16. THE SKINNY What’s the skinny? Today, this sounds like a quaint way of saying “What’s up?” But in a casual conversation in the early 20th century, one would want to get the skinny on some inside scoop of a newsy or gossipy bit of information. The origin is obscure, but underlying this colloquial usage seems to be a notion of the “naked truth.”
17. SKINNY-DIP Speaking of nakedness, or being to the skin, we’ve been skinny-dipping since at least the mid-20th-century in the United States, stripping right down to nothing but our birthday suits before plunging into water.
18. SHOWING SOME SKIN Still speaking of nakedness, skin has its more adult associations, too. A skin-flick is slang for a “porno.” In Japan, skin ladies sold condoms, or skins, from door to door.

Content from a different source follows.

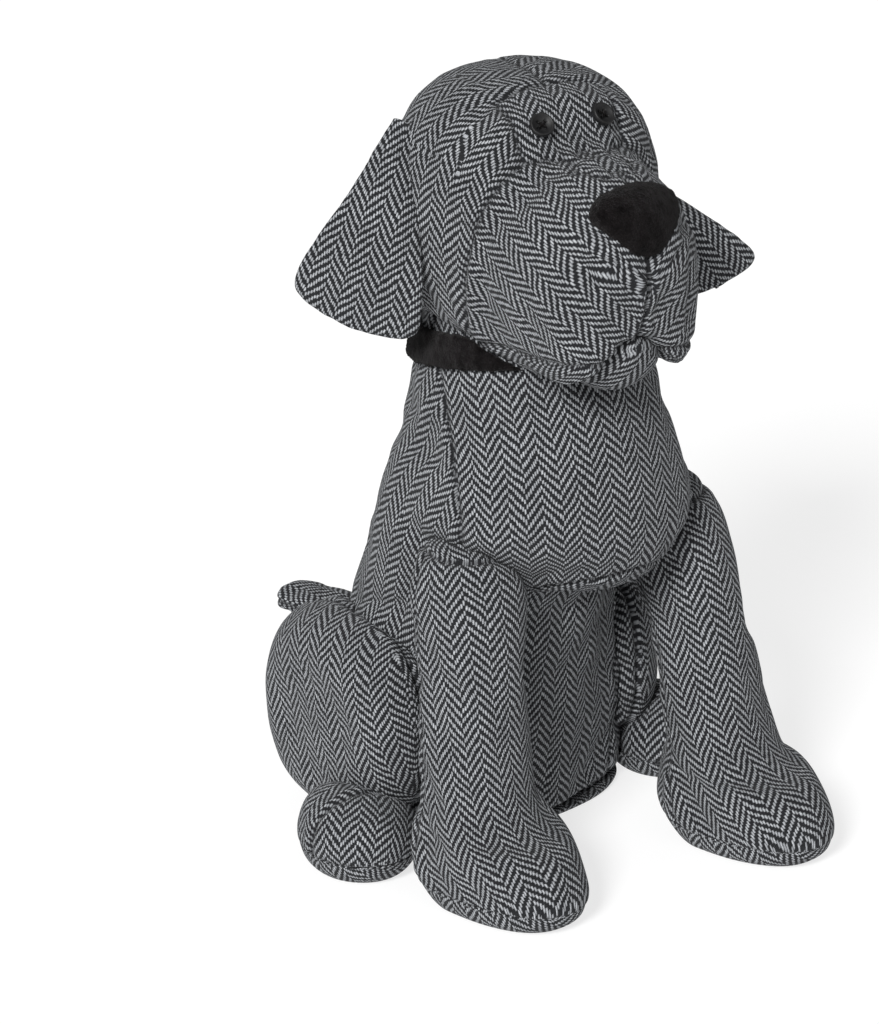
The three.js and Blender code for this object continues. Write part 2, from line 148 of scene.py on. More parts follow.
def loft(rings, spacing=4.0, around=None, place=None):
    """Points, faces and front or back half (1 or 2) of a closed loft of quads about `spacing` across."""
    fine = smooth_rings(rings, spacing)
    girth = max(math.pi * (one[6] + one[7] + one[8] + one[9]) / 2 for one in fine)
    around = around or max(12, 4 * round(girth / spacing / 4))
    loops, points = [], []

    def add_loop(array):
        loops.append(list(range(len(points), len(points) + len(array))))
        points.extend(array)

    def add_cap(one, inwards):
        widest = max(one[6:])
        steps = max(2, round(widest / spacing))
        shares = [step / steps for step in range(1, steps)]
        for share in shares if not inwards else reversed(shares):
            add_loop(ring_points(one, around, share))

    if not is_pole(fine[0]):
        add_loop([[fine[0][1], fine[0][2], fine[0][0]]])
        add_cap(fine[0], False)
    for one in fine:
        add_loop([[one[1], one[2], one[0]]] if is_pole(one) else ring_points(one, around))
    if not is_pole(fine[-1]):
        add_cap(fine[-1], True)
        add_loop([[fine[-1][1], fine[-1][2], fine[-1][0]]])
    faces, halves = zip(*bands(loops, around))
    points = np.array(points, float)
    return (place(points) if place else points), faces, halves


def bmesh_of(*parts):
    """One bmesh in metres, its faces turned outwards."""
    bm = bmesh.new()
    for points, faces, halves in parts:
        vertices = [bm.verts.new(point * MM) for point in points]
        for face, half in zip(faces, halves):
            bm.faces.new([vertices[i] for i in face]).material_index = half
    bmesh.ops.recalc_face_normals(bm, faces=bm.faces)
    return bm


def object_of(name, bm):
    mesh = bpy.data.meshes.new(name)
    bm.to_mesh(mesh)
    bm.free()
    made = bpy.data.objects.new(name, mesh)
    bpy.context.scene.collection.objects.link(made)
    return made


def apply_modifiers(piece):
    graph = bpy.context.evaluated_depsgraph_get()
    mesh = bpy.data.meshes.new_from_object(piece.evaluated_get(graph))
    old = piece.data
    piece.modifiers.clear()
    piece.data = mesh
    bpy.data.meshes.remove(old)


def remesh(bm, voxel, smooth):
    piece = object_of("remeshed", bm)
    modifier = piece.modifiers.new("voxels", "REMESH")
    modifier.mode = "VOXEL"
    modifier.voxel_size = voxel * MM
    soften = piece.modifiers.new("soften", "SMOOTH")
    soften.factor = 0.5
    soften.iterations = smooth
    apply_modifiers(piece)
    made = bmesh.new()
    made.from_mesh(piece.data)
    mesh = piece.data
    bpy.data.objects.remove(piece)
    bpy.data.meshes.remove(mesh)
    return made


# Panels and flat cloth


def groups_of(items, beside):
    """The groups of items that hang together, each as a list."""
    seen, groups = set(), []
    for start in items:
        if start in seen:
            continue
        seen.add(start)
        group, queue = [], [start]
        while queue:
            item = queue.pop()
            group.append(item)
            for other in beside(item):
                if other not in seen:
                    seen.add(other)
                    queue.append(other)
        groups.append(group)
    return groups


def cut(bm, plane):
    geometry = [*bm.verts, *bm.edges, *bm.faces]
    bmesh.ops.bisect_plane(bm, geom=geometry, dist=0.3 * MM, plane_co=plane.point * MM, plane_no=plane.normal)


def flatten(piece, grain_of, bowl):
    """Unwraps each panel to flat cloth in millimetres, with the warp along the panel's grain."""
    mesh = piece.data
    mesh.uv_layers.new(name="cloth")
    bpy.context.view_layer.objects.active = piece
    piece.select_set(True)
    bpy.ops.object.mode_set(mode="EDIT")
    bpy.ops.mesh.select_all(action="SELECT")
    bpy.ops.uv.unwrap(method="ANGLE_BASED", margin=0.01)
    bpy.ops.object.mode_set(mode="OBJECT")
    piece.select_set(False)
    bm = bmesh.new()
    bm.from_mesh(mesh)
    layer = bm.loops.layers.uv["cloth"]

    def beside(face):
        return [other for edge in face.edges if not edge.seam for other in edge.link_faces]

    for panel in groups_of(bm.faces, beside):
        lay_panel(panel, layer, grain_of, bowl)
    bm.to_mesh(mesh)
    bm.free()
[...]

19. NEW SKINS Socially, we are still striving to transcend the arbitrary differences of skin color. Mortally, we are still trying to defy age with the cosmetics of skin food. And linguistically, we are overcoming the limits of physical reality with digital skins. Gamers can buy or earn new skins: These alter or enhance the appearance of a game by, say, changing the appearance of a character or adding to its gear. Skins can also refer to stylized cases one can put on a cellular phone, computer, or gaming console.